Geophysical Institute Building, University of Alaska Fairbanks.

The University of Alaska branch in Fairbanks could be consolidated with other campuses to cope with budget cuts. Credit: Chamey/Getty

Alaska’s governor has approved a plan to restore about half of the US$130 million he slashed from the University of Alaska (UA) budget last month.

The agreement spreads $70 million in cuts over 3 years, beginning with $25 million this year. Governor Michael Dunleavy, who faces a mounting effort to remove him from office, announced the compromise on 13 August at a press conference with John Davies, chair of UA’s governing board.

The plan offers some hope for the more than 1,300 academics whose jobs have been at risk since the university declared financial exigency, which grants it the power to lay off any faculty member, even those with tenure, with 60 days’ notice, on 22 July.

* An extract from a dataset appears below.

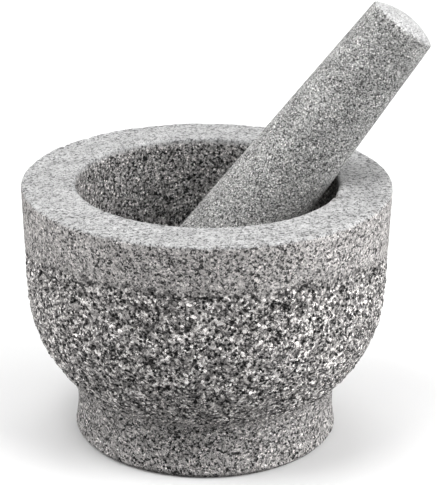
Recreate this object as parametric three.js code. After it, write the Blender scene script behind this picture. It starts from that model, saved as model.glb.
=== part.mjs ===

“This is definitely a huge reduction in cuts,” said Kat Milligan-Myhre, a microbiologist at the University of Alaska Anchorage, in an e-mail. “But we are still facing three more years of budget cuts, after [receiving] cuts four out of the past five years. This is not how a stable University system or state should be handling financially difficult times.”

The UA governing board will meet in September to discuss how to distribute the cuts between the system’s three main branches — in Anchorage, Fairbanks and Juneau — and smaller campuses around the state. On 30 July, the board voted to move towards consolidating the UA system into one institution. UA president Jim Johnsen said on 13 August that consolidation is still a possibility, and could be finalized in September.

The university’s governing board might also vote at that point to reverse its declaration of financial exigency, Davies said.

When asked about how the $25 million in cuts will be distributed this year, Davies said that the board will prioritize student programmes and reduce administrative costs. He also expressed a commitment to supporting research by funding lab space and administrative support for grant applications.

“It’s a complex problem that’s yet to be worked out,” said Davies. “Safe to say there will be layoffs, but under this scenario, there will be fewer.”